Some believe that Bruen decision may mark a larger shift toward historicism, and historical regulatory practice, in constitutional interpretation. In an upcoming article in the Duke Journal of Constitutional Law and Public Policy, Clay Calvert and Mary-Rose Papandrea consider what the Court’s rejection of means-ends scrutiny in Bruen signals for other areas of constitutional law—namely, free speech challenges under the First Amendment.
The End of Balancing? Text, History & Tradition in First Amendment Speech Cases after Bruen, 18 Duke J. of Const. L. & Pub. Pol’y (forthcoming 2023)
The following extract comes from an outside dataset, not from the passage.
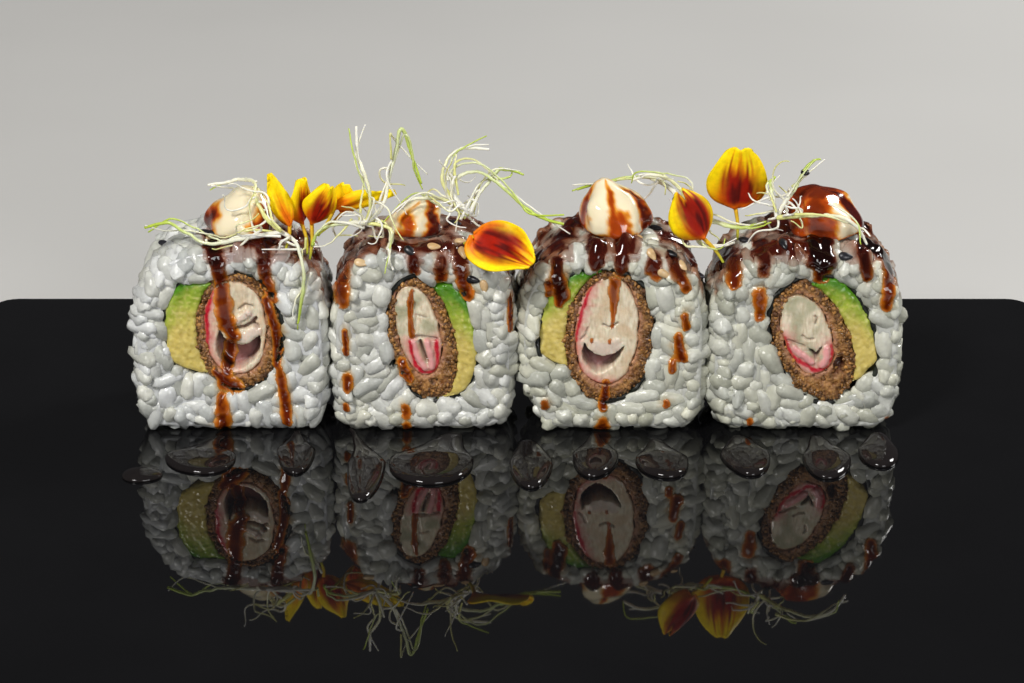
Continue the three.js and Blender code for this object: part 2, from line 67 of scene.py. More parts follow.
# The slices from left to right. An oval is (x, z, half width, half height, tilt), seen from the front.
#   x, half_width: the slice's middle in the row, and half of its width
#   tuck: how far its left foot is drawn in
#   seed: what its random draws and its noise start from
#   side: the side of the crab stick that the avocado lies on, -1 left and 1 right
#   cavity, stick, crab: the ovals of the nori, the crumb coat and the crab stick
#   avocado: how far below and above the stick's middle the slab reaches
#   tail: the nori's free end, as the angles where it leaves and ends and how far out it runs
#   mayo: x, y, radius, height and lean of the tip; dome: from 0, pointed, to 1, round
#   green_line: the height at which the avocado turns from yellow to green
#   cover_from, cover: where the thin film of sauce on the top begins, and how thick it is
#   rice_tint_and_light: the rice's tint for the slice, and on the first slice a lift of painted light
#   red, red_width, pink_width: where the crab's red skin runs, and how far its red and pink reach
#   hollow, hollow_depth: the outline of the hole in the crab's cut face, and its depth
#   strips, folds: (line, width, height) of what stands proud of the cut face, and of its creases
#   crab_shade, strip_shade: the colours of its cloudy places and of its strips, 0 to 255
#   pocket: the outline of a hole in the crumb coat
#   strokes: runs of sauce, each a list of (x, down, radius, depth), with x from the slice's middle
#       and down from the front top edge, less than nothing on the top
SLICES = [
    {
        "x": -62.7, "half_width": 21.6, "tuck": 0.0, "seed": 11, "side": -1,
        "cavity": (-1.3, 23.3, 13.3, 14.4, 0.04), "stick": (2.1, 23.3, 9.4, 13.3, 0.02),
        "crab": (1.3, 24.2, 6.9, 10.9, 0.02), "avocado": (-9.4, 11.2), "tail": (0.55, -0.75, 5.6),
        "mayo": (2.6, 0.4, 8.0, 9.6, 1.2), "dome": 0.45,
        "green_line": 28.0, "cover_from": -6.0, "cover": 1.0, "rice_tint_and_light": (1.07, 1.08, 1.14),
        "red": [(-3.4, 33.4), (-4.3, 30), (-5.0, 26.8), (-4.8, 22.6), (-5.2, 19.0), (-4.3, 15.8),
                (-2.2, 13.7), (1.4, 12.8)],
        "red_width": 0.62, "pink_width": 2.0, "hollow_depth": 4.6,
        "crab_shade": (210, 184, 150), "strip_shade": (214, 196, 182),
        "hollow": [(-3.0, 21.0), (-2.1, 24.2), (-1.3, 22.0), (0.2, 20.8), (2.6, 20.3), (4.8, 20.9),
                   (6.7, 22.6), (7.0, 20.8), (6.5, 18.4), (5.0, 16.2), (2.6, 14.6), (0.0, 14.1),
                   (-1.6, 15.2), (-2.8, 17.8)],
        "strips": [([(1.8, 26.0), (3.2, 26.8), (4.4, 28.0)], 0.9, 0.6),
                   ([(4.4, 28.0), (5.4, 26.6)], 0.7, 0.4),
                   ([(1.6, 22.4), (3.4, 21.9), (6.0, 23.6)], 1.4, 0.55)],
        "folds": [([(1.6, 24.2), (3.4, 24.4), (5.0, 25.2), (6.0, 26.4)], 0.34, 1.8),
                  ([(2.4, 28.6), (3.8, 29.6), (5.2, 29.2)], 0.3, 0.7),
                  ([(0.9, 30.8), (1.2, 28.4), (1.0, 26.2)], 0.3, 0.5),
                  ([(5.6, 25.2), (6.4, 24.6)], 0.35, 1.2)],
        "pocket": None,
        "strokes": [
            [(-3.9, -6, 1.9, 0.5), (-3.4, -2.5, 2.0, 0.7), (-2.0, 3, 1.9, 0.6), (-1.4, 7, 1.7, 0.5),
             (-1.1, 12, 2.3, 0.35), (-0.4, 16.5, 2.3, 0.5), (1.0, 19.2, 1.6, 0.8)],
            [(0.4, 20.5, 1.4, 0.5), (-0.2, 24, 1.9, 0.5), (-0.8, 28, 1.8, 0.6)],
            [(-3.2, 27.6, 1.2, 0.5), (-1.2, 30, 2.4, 0.7), (1.4, 31.4, 1.8, 0.5)],
            [(-2.3, 33.2, 1.3, 0.3), (-2.1, 37, 1.9, 0.35), (-2.0, 40.5, 2.0, 0.5)],
            [(7.6, -5, 1.8, 0.4), (7.9, -1, 1.7, 0.5), (8.3, 3.6, 1.6, 0.4), (8.9, 7.7, 1.7, 0.4),
             (10, 10.6, 1.4, 0.3)],
            [(8.4, 11, 1.2, 0.5), (10.2, 17, 1.3, 0.6), (10.7, 22, 1.2, 0.6), (10.4, 26, 1.0, 0.5)],
            [(11, 27, 1.0, 0.3), (11.5, 31, 1.4, 0.4), (12.4, 36.5, 1.6, 0.5), (12.7, 39, 1.5, 0.5)],
            [(2.5, -4.6, 1.6, 0.6), (6, -4.2, 1.8, 0.7), (10, -5, 1.5, 0.5)],
            [(-6, -9, 1.5, 0.5), (-3.6, -7.5, 2.2, 0.7)],
        ],
    },
    {
        "x": -19.8, "half_width": 20.3, "tuck": 0.0, "seed": 23, "side": 1,
        "cavity": (1.9, 21.7, 10.2, 15.0, 0.14), "stick": (-0.1, 21.7, 7.1, 14.4, 0.22),
        "crab": (-1.0, 23.6, 4.6, 10.6, 0.22), "avocado": (-18.0, 11.0), "tail": (2.5, 3.7, 4.6),
        "mayo": (-1.6, 0.5, 6.3, 6.8, 1.0), "dome": 0.7,
        "green_line": 24.5, "cover_from": -30.0, "cover": 0.72, "rice_tint_and_light": (1.0, 1.0, 1.01),
        "red": [(-2.9, 21.0), (-2.4, 18.4), (-1.6, 15.6), (-0.2, 14.1), (1.6, 13.7), (3.0, 14.4),
                (3.4, 16.4), (3.1, 19.0), (3.0, 21.0)],
        "red_width": 0.5, "pink_width": 1.5, "hollow_depth": 1.8,
        "crab_shade": (156, 156, 124), "strip_shade": (226, 156, 158),
        "hollow": [(2.3, 12.4), (3.4, 12.3), (3.7, 13.3), (2.9, 13.7)],
        "strips": [([(-2.2, 21.0), (-1.3, 17.8), (0.4, 15.0)], 0.85, 0.7),
                   ([(0.9, 21.2), (1.6, 18.0), (1.9, 15.2)], 0.85, 0.7)],
        "folds": [([(-0.6, 21.0), (0.1, 18.8), (0.9, 16.6)], 0.32, 1.7),
                  ([(-2.6, 21.9), (-0.6, 22.2), (1.4, 21.9), (3.0, 21.6)], 0.32, 0.8),
                  ([(-1.6, 30.0), (-1.4, 26.8), (-1.7, 23.4)], 0.25, 0.45),
                  ([(-1.2, 27.2), (0.8, 26.6)], 0.2, 0.4)],
        "pocket": None,
        "strokes": [
            [(-17.5, -7, 2.2, 0.3), (-18, -2, 2.6, 0.35), (-18.2, 3, 2.6, 0.35), (-17.9, 8, 2.5, 0.35),
             (-17.5, 11, 2, 0.35)],
            [(-17.2, 18.3, 0.9, 0.45), (-17.1, 21, 0.85, 0.35), (-17, 23.3, 0.9, 0.5)],
            [(-16.9, 29, 1.3, 0.35), (-16.8, 30.8, 1.5, 0.5)],
            [(-17.3, 35.4, 0.8, 0.3), (-17.3, 36.4, 0.9, 0.35)],
            [(-2.2, 8.9, 0.6, 0.2), (-2.6, 11.5, 0.95, 0.32), (-2.7, 15, 0.7, 0.24),
             (-2.3, 19.4, 0.8, 0.3)],
            [(-4.6, 25.5, 1.2, 0.35), (-4, 28, 1.6, 0.4), (-3, 29.6, 1.1, 0.3)],
            [(-3.9, 36, 1.2, 0.3), (-3.9, 37.6, 1.2, 0.3)],
            [(-3.9, 40.6, 1.3, 0.35), (-3.8, 42, 1.2, 0.4)],
            [(4.2, 2, 1.5, 0.4), (4.2, 6, 1.7, 0.45)],
            [(8.4, 1, 1.7, 0.4), (8.9, 6, 1.7, 0.45), (10, 9.8, 1.6, 0.4)],
            [(-1.9, 1, 1.5, 0.4), (-1.7, 4, 1.5, 0.45)],
            [(-7, -2, 1.6, 0.4), (-2, -1, 1.8, 0.5), (4, -1.4, 1.8, 0.5), (9.5, -1, 1.6, 0.4)],
            [(19.4, 11.2, 0.7, 0.4), (19.4, 18.2, 0.7, 0.4)],
        ],
    },
    {
        "x": 22.4, "half_width": 20.9, "tuck": 3.8, "seed": 37, "side": -1,
        "cavity": (-3.4, 22.3, 13.2, 15.7, -0.06), "stick": (-0.9, 22.0, 9.6, 15.2, -0.05),
        "crab": (-1.4, 23.4, 7.0, 12.4, -0.05), "avocado": (-7.0, 14.8), "tail": (0.75, -0.6, 6.0),
        "mayo": (0.6, 0.4, 8.0, 11.5, -3.0), "dome": 0.15,
        "green_line": 30.0, "cover_from": -30.0, "cover": 1.3, "rice_tint_and_light": (0.98, 0.98, 0.94),
        "red": [(-4.6, 35.2), (-5.9, 31.5), (-7.1, 27.5), (-8.2, 22.4), (-8.5, 18.0), (-7.2, 14.4),
                (-5.2, 12.0), (-2.6, 10.9), (-0.6, 11.0)],
        "red_width": 0.42, "pink_width": 1.7, "hollow_depth": 4.6,
        "crab_shade": (210, 184, 150), "strip_shade": (214, 196, 182),
        "hollow": [(-6.4, 21.0), (-5.6, 19.5), (-3.9, 18.1), (-1.8, 17.7), (0.4, 18.3), (2.6, 20.1),
                   (1.7, 17.5), (0.2, 15.3), (-1.8, 13.9), (-3.4, 13.5), (-5.2, 14.7), (-6.5, 16.4),
                   (-6.9, 18.6)],
        "strips": [([(-3.6, 19.9), (-1.6, 19.4), (0.4, 20.2)], 1.9, 0.35)],
        "folds": [([(-2.2, 25.0), (-1.0, 24.3), (0.2, 24.8), (1.0, 25.4)], 0.2, 0.8),
                  ([(-7.0, 21.6), (-6.0, 22.6), (-5.6, 24.2)], 0.25, 0.5)],
        "pocket": None,
        "strokes": [
            [(-3.4, -8, 2, 0.6), (-3.8, -2, 2.2, 0.6), (-4, 3, 1.8, 0.5)],
            [(1.5, -6, 2, 0.5), (1.6, -1, 2, 0.5), (1.5, 4.5, 1.7, 0.4)],
            [(8.9, 1.5, 1.8, 0.4), (8.9, 4, 2.3, 0.5)],
            [(12.6, 1, 1.8, 0.4), (14.6, 5, 1.8, 0.4), (16, 8, 1.4, 0.35)],
            [(-12.6, 2.5, 1.6, 0.6), (-12.2, 6.5, 2.2, 0.9), (-11.4, 10, 2.0, 0.9), (-12, 12, 1.4, 0.6)],
            [(-14.3, 6.4, 1.1, 0.3), (-14.3, 9.6, 1.1, 0.3)],
            [(0.1, 7, 1.7, 0.34), (0.1, 10.5, 1.4, 0.3), (0, 14, 0.9, 0.24), (-0.2, 17.5, 0.45, 0.18)],
            [(-4.7, 20.4, 0.6, 0.2), (-4.7, 20.7, 0.6, 0.2)],
            [(-0.7, 20.5, 0.6, 0.2), (-0.7, 20.8, 0.6, 0.2)],
            [(15.7, 14.5, 1.1, 0.35), (16.3, 17.4, 1.1, 0.35)],
            [(14.3, 19.2, 1.2, 0.35), (15.3, 24.3, 1.6, 0.45)],
            [(13.3, 25.6, 1.0, 0.3), (13.2, 27, 1.1, 0.35)],
            [(12, 34.6, 0.9, 0.25), (12, 35.4, 1.0, 0.3)],
            [(-1.5, 30.5, 1.0, 0.5), (-1.7, 33.5, 1.3, 0.8), (-1.9, 36, 1.2, 0.6)],
            [(-2.1, 39.5, 1.5, 0.3), (-2.1, 41, 1.8, 0.4)],
            [(-15.2, 34.6, 1.0, 0.25), (-15.1, 35.8, 1.1, 0.3)],
        ],
    },
    {
        "x": 65.4, "half_width": 21.4, "tuck": 0.0, "seed": 53, "side": 1,
        "cavity": (3.7, 21.5, 11.3, 15.2, 0.38), "stick": (1.2, 21.1, 8.2, 14.6, 0.42),
        "crab": (0.0, 22.6, 5.2, 9.6, 0.36), "avocado": (-12.5, 12.2), "tail": (2.3, 3.6, 7.4),
        "mayo": (4.6, 0.5, 8.4, 9.4, -2.5), "dome": 0.9,
        "green_line": 27.5, "cover_from": -30.0, "cover": 1.0, "rice_tint_and_light": (0.94, 0.945, 0.92),
        "red": [(-5.0, 22.0), (-4.4, 19.6), (-3.2, 17.6), (-1.0, 16.2), (1.6, 14.5), (4.0, 14.4),
                (5.4, 15.4), (6.0, 17.6), (5.6, 20.0)],
        "red_width": 0.6, "pink_width": 2.1, "hollow_depth": 1.8,
        "crab_shade": (156, 156, 124), "strip_shade": (226, 156, 158),
        "hollow": [(0.0, 19.9), (1.0, 18.4), (2.2, 16.6), (3.0, 18.2), (3.9, 20.2), (3.0, 19.6),
                   (2.2, 18.4), (1.2, 19.2)],
        "strips": [([(-2.6, 19.4), (-0.6, 17.9), (1.2, 16.4)], 0.9, 0.55),
                   ([(4.4, 19.4), (4.4, 17.2), (3.6, 15.6)], 0.85, 0.5)],
        "folds": [([(1.6, 27.0), (2.1, 26.4), (1.8, 25.2)], 0.2, 0.7),
                  ([(-1.0, 22.4), (0.0, 21.6), (1.4, 21.6)], 0.22, 0.7),
                  ([(-4.2, 21.4), (-2.2, 20.6), (-0.6, 20.0)], 0.25, 0.6)],
        "pocket": [(5.9, 15.6), (6.9, 17.4), (8.2, 17.6), (8.9, 15.4), (8.2, 13.8), (6.4, 13.6)],
        "strokes": [
            [(-10.4, -5, 1.6, 0.5), (-10.2, 0, 1.8, 0.5), (-10, 4.2, 1.6, 0.4)],
            [(2, -9, 3, 1), (2.2, -3, 3.4, 1.0), (2.6, 2, 3.0, 0.9), (2.4, 5.6, 2.0, 0.6)],
            [(11.4, -3, 1.6, 0.6), (12, 1.5, 1.4, 0.6), (12.6, 5.6, 1.4, 0.6)],
            [(-17, -3, 1.8, 0.4), (-16.6, 2, 1.8, 0.45), (-16.4, 7, 1.7, 0.45)],
            [(-10.8, 9.4, 1.7, 0.3), (-10.6, 12.5, 1.7, 0.35), (-10.8, 15, 1.3, 0.3)],
            [(17.8, 4, 2.0, 0.5), (17.6, 8, 1.9, 0.5), (17.3, 12.4, 1.4, 0.4)],
            [(13.5, -6, 2.4, 1.0), (16.5, -3, 3.6, 1.6), (18.4, 1, 2.6, 1.2)],
            [(-12.2, 39, 0.9, 0.25), (-12.2, 40, 1.0, 0.3)],
            [(18.7, 39, 0.6, 0.2), (18.7, 40, 0.6, 0.2)],
        ],
    },
]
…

This Article examines the potential impact on First Amendment free-speech jurisprudence of the U.S. Supreme Court’s increasing reliance on text, history, and tradition in 2022 decisions such as New York State Rifle & Pistol Association v. Bruen. In Bruen, the Court embraced a new test for examining Second Amendment cases. It concentrates on whether there is a historical tradition of regulating the conduct in question, and it eliminates any use of constitutionally common means-end standards of review such as strict and intermediate scrutiny. Those two scrutiny standards often guide the Court’s free-speech decisions. The Bruen majority, however, asserted that its novel Second Amendment test eliminating their usage actually “comports” and “accords with” how the Court protects free-speech rights. This Article initially illustrates how that assertion is partly correct but largely inaccurate. It then explores critical problems that likely would arise were the Court to impose its text, history, and tradition methodology from Bruen on First Amendment speech cases. In doing so, the Article addresses how this originalistic approach might affect the continued viability of the Court’s actual malice standard in defamation law adopted nearly sixty years ago in New York Times Co. v. Sullivan.